**WHAT TO PRODUCE:**
Find the lines with "that" in them and copy them out.

**SUPPLIED DATA:**
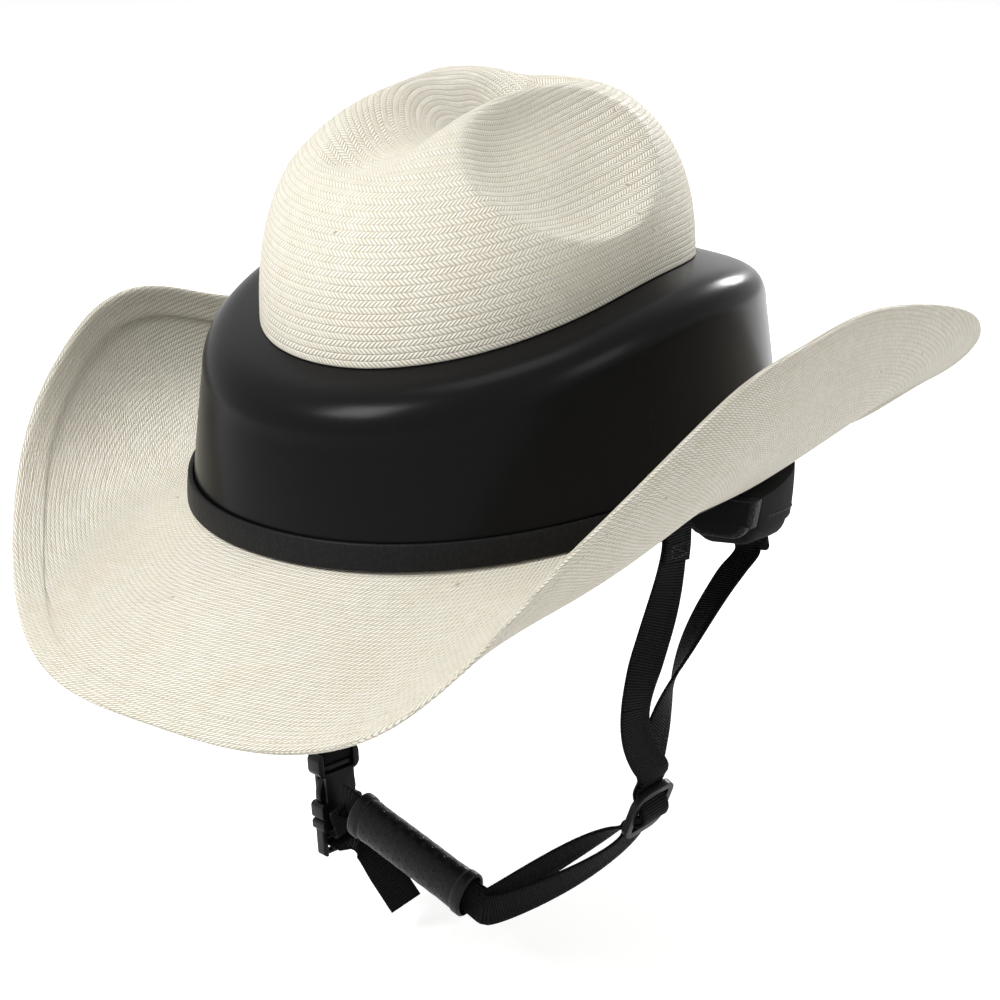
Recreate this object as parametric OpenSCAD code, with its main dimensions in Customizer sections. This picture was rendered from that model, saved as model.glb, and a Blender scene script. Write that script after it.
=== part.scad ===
// Western hat helmet: a riding helmet shell and foam liner built into a straw hat,
// with a four-point webbing harness, side-release buckle and padded chin sleeve.
// The front of the hat faces -Y, the wearer's left is +X, and the origin is the
// centre of the head opening, level with the rim. All sizes are in millimetres.

/* [Head opening] */
// Length of the head opening, front to back
head_l = 204; // [198:1:210]
// Width of the head opening, side to side
head_w = 164; // [158:1:170]
// Height of the head space above the rim
head_h = 118; // [112:1:120]
// Squareness of the oval that every layer follows (2 is an ellipse)
oval_n = 2.15; // [2.05:0.05:2.3]
// How far the rim rises at the sides and dips at the front and back
rim_sway = 3.4; // [0:0.2:5]

/* [Helmet layers] */
// Thickness of the sweatband
sweat_t = 2.4; // [1.8:0.2:3]
// Height of the sweatband above the rim
sweat_h = 30; // [24:1:32]
// Thickness of the comfort cushions inside the liner
cushion_t = 5; // [3:0.5:7]
// Thickness of the foam liner at the rim
liner_t = 22; // [20:1:25]
// Wall of the outer shell
shell_t = 2.6; // [2:0.2:3.2]
// Height of the top of the shell's dome, inside the crown
dome_top = 137; // [134:1:138]
// Height of the shell's shoulder at the front
shoulder_front = 57; // [52:1:60]
// Height of the shell's shoulder at the sides
shoulder_side = 87; // [82:1:88]
// Height of the shell's shoulder at the back
shoulder_back = 68; // [62:1:72]
// Rounding of the shell's shoulder
shoulder_r = 14; // [9:1:17]
// How far the shell's wall leans in between the rim and the shoulder
shell_draft = 6; // [3:0.5:8]
// Height of the moulded trim band round the rim
band_h = 11; // [8:0.5:14]
// Thickness of the trim band
band_t = 2; // [1.4:0.1:2.6]

/* [Crown] */
// Distance from the shell's outside to the foot of the crown at the front
seat_inset_front = 29.5; // [28:0.5:31]
// Distance from the shell's outside to the foot of the crown at the back
seat_inset_back = 34.5; // [33:0.5:36]
// Height of the crown's foot at the front
seat_front = 66; // [64:1:70]
// Height of the crown's foot at the sides
seat_side = 89; // [87:1:91]
// Height of the crown's foot at the back
seat_back = 80; // [78:1:84]
// Height of the crown before it is creased
crown_top = 165; // [163:1:172]
// Squareness of the crown's profile (2 is round)
crown_n = 2.5; // [2.4:0.1:3]
// Thickness of the woven straw
straw_t = 1.8; // [1.4:0.1:2.2]
// Depth of the crease along the middle of the crown
crease_depth = 23; // [10:1:24]
// Depth of the dents in the crown's sides
dent_depth = 14.5; // [6:0.5:16]

/* [Brim] */
// Length of the hat over the brim
brim_l = 421; // [408:1:435]
// Width of the hat over the curled brim
brim_w = 308; // [300:1:318]
// How far the middle of the brim lies behind the middle of the opening
brim_shift = 14; // [8:1:18]
// Squareness of the brim's outline in front (2 is an ellipse)
brim_n_front = 2.35; // [2.2:0.05:2.6]
// Squareness of the brim's outline behind
brim_n_back = 4.6; // [3.6:0.1:5.2]
// How much narrower the brim gets towards the back
brim_taper = 0.2; // [0.12:0.01:0.24]
// Height of the brim's edge at the front
edge_front = -53; // [-60:1:-40]
// Height of the brim's edge a quarter turn of the way from the front to the side
edge_front_quarter = -42; // [-50:1:-30]
// Height of the brim's edge at the front corners
edge_front_corner = 28; // [10:1:36]
// Height of the brim's edge in front of the sides
edge_fore_side = 68; // [55:1:75]
// Height of the brim's edge at the sides
edge_side = 77; // [65:1:85]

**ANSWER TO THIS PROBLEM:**
Recreate this object as parametric OpenSCAD code, with its main dimensions in Customizer sections. This picture was rendered from that model, saved as model.glb, and a Blender scene script. Write that script after it.
// Squareness of the oval that every layer follows (2 is an ellipse)